Doesn't work if the middle happens to be inside a string literal containing code. Esp. a q{} literal (you wouldn't be able to tell where it starts/ends without scanning the entire file, because the {}'s nest).


T

-- 
Life is unfair. Ask too much from it, and it may decide you don't deserve what you have now either.
January 31, 2013
On 2013-01-31 16:54, H. S. Teoh wrote:

> Doesn't work if the middle happens to be inside a string literal
> containing code. Esp. a q{} literal (you wouldn't be able to tell where
> it starts/ends without scanning the entire file, because the {}'s nest).

That would be a problem.

-- 
/Jacob Carlborg
January 31, 2013
On 2013-01-31 13:57, dennis luehring wrote:

> i would say it "can" help alot so the design should be able to use
> split-parts and combine symboles at the border
>
> and also file-based lexing should be threadable so that 16 files can be
> handled by my 16 cores system full in parallel :)

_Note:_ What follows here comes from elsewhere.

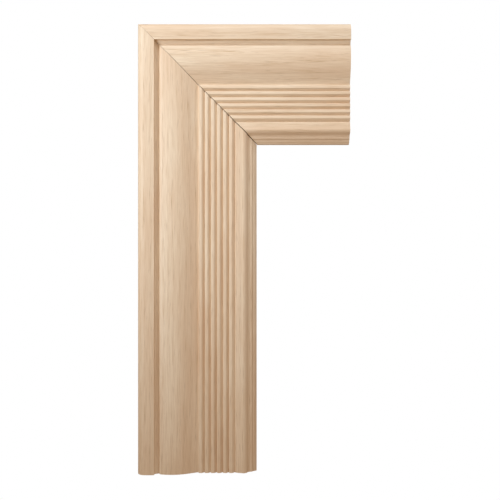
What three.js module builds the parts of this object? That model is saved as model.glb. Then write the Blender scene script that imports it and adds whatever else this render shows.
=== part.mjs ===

This is kind of obvious, I think. That's why I started to think at this less obvious case.

> but its also size dependend - it makes no sense to split in too small
> parts, could be counter-productive

Of course not. That would require some profiling as well to find a sweet spot.

-- 
/Jacob Carlborg
February 01, 2013
On Thursday, 31 January 2013 at 12:48:03 UTC, Jacob Carlborg wrote:
> On 2013-01-31 13:34, FG wrote:
>
>> Do you know where you can safely cut it without having it lexed
>> beforehand? :)
>
> I was thinking that myself. It would probably be possible to just cut it in the middle and then lex a few characters forward and backwards until you get a valid token. Try and calculate the correct index where to cut.
>
> Although I have no idea how much trouble it would given you and how much you would gain.

I don't think it worth the complexity. You can lex both file in parallel with 2 lexer instance if you want to make things faster.